And here's the rest of the story...(courtesy of http://www.ea.gov.au/coasts/mpa/gab/#what - with edits.

The continental shelf in the Great Australian Bight is very wide, in some places extending well over 200 NM. It has the longest ice-free east-west extent of coastline in the Southern Hemisphere Edit: OMG!!! Really - wow!!! and is adjacent to the only circumpolar ocean in the world - the Southern Ocean. The waters are treacherous and the region experiences some of the world's highest and most persistent waves.

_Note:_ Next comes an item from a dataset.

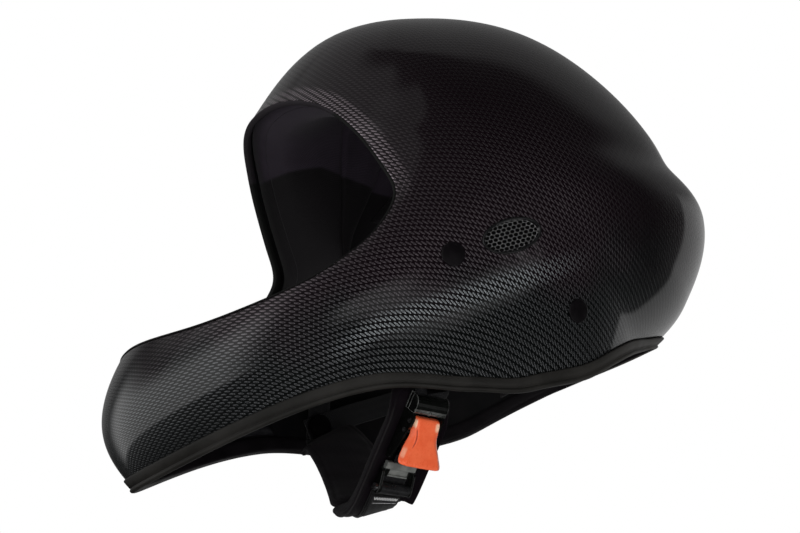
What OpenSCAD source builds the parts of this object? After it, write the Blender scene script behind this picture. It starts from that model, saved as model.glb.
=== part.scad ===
// Full-face free-flight helmet: moulded shell, foam liners, fabric pads, rubber edge trims,
// mesh ear vents, two Y-straps and a chin strap with a ratchet buckle.
// Wearing position: +Z up, face towards -Y, wearer's left towards +X, origin at the centre of the head.

/* [Shell] */
// Half width of the shell at the ears
half_width = 121; // [119:0.5:124]
// Thickness of the moulded shell
shell_wall = 2.4; // [2:0.1:3]
// Gap between pieces that are bonded or laid on each other
seat_gap = 0.2; // [0.15:0.05:0.3]

/* [Edge trims] */
// Height of the rubber trim on the neck rim
rim_trim_height = 7.5; // [6:0.5:8.5]
// Height of the thin trim round the eye port
port_trim_height = 3.5; // [3:0.5:4.5]
// Thickness of the rim trim's legs
trim_leg = 1.5; // [1.2:0.1:1.8]

/* [Liner and pads] */
// Half width of the space inside the head liner
cavity_half_width = 87; // [84:0.5:90]
// Thickness of the chin bar's foam
chin_foam = 8; // [6:0.5:10]
// Thickness of the crown, brow and nape pads
comfort_pad = 9; // [7:0.5:11]
// Thickness of the cheek pads
cheek_pad = 28; // [24:1:31]

/* [Ear vents] */
// Length of the oval ear vent
vent_length = 35; // [32:0.5:38]
// Height of the oval ear vent
vent_height = 17; // [15:0.5:19]
// Width of the wires of the vent's mesh
wire_width = 1.1; // [0.9:0.05:1.3]

/* [Straps] */
// Width of the chin strap's webbing
web_width = 20; // [18:0.5:22]
// Thickness of all webbing
web_thickness = 1.5; // [1.2:0.1:1.8]
// Diameter of the round cap on each strap bolt
cap_diameter = 14; // [12:0.5:15]
// Width of the padded sleeves under the chin
sleeve_width = 42; // [38:1:46]
// How far its long edges curl up beside the buckle
sleeve_cup = 7; // [0:1:8]
// Thickness of the padded sleeves under the chin
sleeve_thickness = 8; // [6:0.5:9]

/* [Buckle] */
// Width of the toothed tongue
tongue_width = 12; // [10:0.5:13]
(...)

The Great Australian Bight region is an area of great conservation significance. It provides important calving habitat for the endangered southern right whale and colonies of Australia's only endemic (that is, occurs nowhere else in the world) pinniped - the Australian sea lion - are found there. It supports some of the highest levels of marine diversity and endemism found anywhere in Australia, particularly among red algae (sea weed), ascidians (sea squirts), bryozoans, molluscs (shellfish) and echinoderms (sea urchins and sea stars).

The abundant wildlife in this region exists due to the unique environmental conditions arising from its location in a transitional zone between the warm tropical waters from Western Australia carried to the Great Australian Bight via the Leeuwin current, and the cold waters from other areas around South Australia. The seasonal influence of the Leeuwin current and the localised periodic cold, nutrient-rich up-wellings in the eastern part of the region provide ideal conditions in which biodiversity can prosper.

There are no major land-based watercourses that flow into the Bight. The arid climate of the Nullabor and the flat terrain of the coastline has meant that very little land-based sediment has been washed into the wide continental shelf. This lack of fluvial or land-based deposits has been a major factor in preserving a comprehensive record of global climate and oceanographic changes in the sediments along the southern temperate Australian coastline.